Monday, June 06, 2005

Slapping the invisible hand

As the coffin lid was being nailed down on the EU constitution, columnist Tom Friedman suggested that the Europeans were trying to hold back the tide of globalization: “It is interesting because French voters are trying to preserve a 35-hour workweek in a world where Indian engineers are ready to work a 35-hour day. Good luck.” The Wall Street Journal’s Opinion Journal chided the Europeans for clinging to a welfare state that produces both a high unemployment rate and anemic growth: “In sum, European nations penalize work and subsidize non-work, and, no surprise, they have gotten a lot of the latter and far too little of the former. By contrast, the U.S. model--allegedly cruel and "laissez-faire"--has done much better both by economic growth and worker opportunity.”

The problem with business opportunity in France is highlighted in this WashPost article: “What’s American and envied in France?” (Hat tip: Arts & Letters).

But there's one area in which France would love to emulate that place across the Atlantic -- the ability to foster small businesses and turn them into big ones.

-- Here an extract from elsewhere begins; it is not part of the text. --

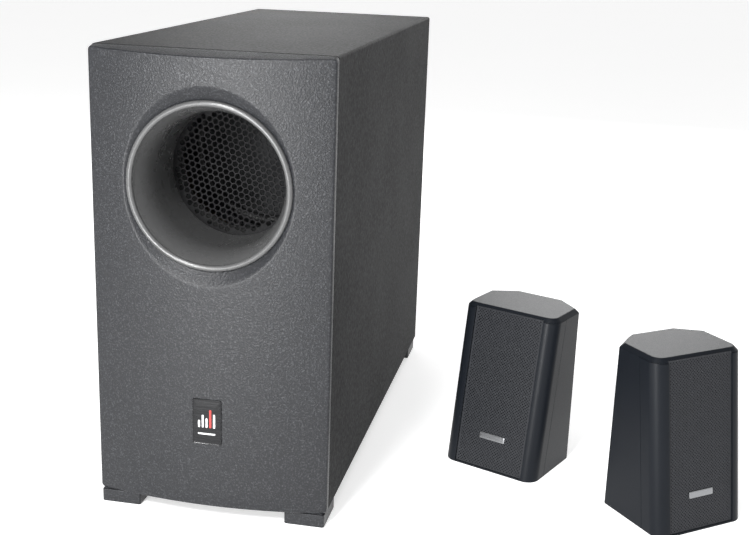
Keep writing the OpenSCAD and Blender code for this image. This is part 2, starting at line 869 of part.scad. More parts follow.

It's not exactly haute culture , but these days this is a vital topic here in France, where the unemployment rate has been stuck between 9 and 10 percent for a quarter of a century and where not a single enterprise founded here in the past 40 years has managed to break into the ranks of the 25 biggest French companies. By comparison, 19 of today's 25 largest U.S. companies didn't exist four decades ago. That's why France is looking to the United States for lessons. And it's why it was meant as a compliment when the French media dubbed the former finance minister, newly appointed interior minister and potential president Nicolas Sarkozy "the American."
That’s remarkable: there is no French equivalent to Microsoft. No Home Depots, no Verizons, no Intels, no Pfizers. The socialist states of Europe have stunted the “creative destruction” of capitalism:

Capitalism, then, is by nature a form or method of economic change and not only never is but never can be stationary. And this evolutionary character of the capitalist process is not merely due to the fact that economic life goes on in a social and natural environment which changes and by its change alters the data of economic action; this fact is important and these changes (wars, revolutions and so on) often condition industrial change, but they are not its prime movers. Nor is this evolutionary character due to a quasi-automatic increase in population and capital or to the vagaries of monetary systems, of which exactly the same thing holds true. The fundamental impulse that sets and keeps the capitalist engine in motion comes from the new consumers, goods, the new methods of production or transportation, the new markets, the new forms of industrial organization that capitalist enterprise creates.
A flourishing, free-market economy drives out the old and ushers in the new. In France, where the same 25 companies have reigned since 1965, they seem locked to a marketplace of horse carriages and typewriters.

Extra: Pejman adds some thoughts on the same issue.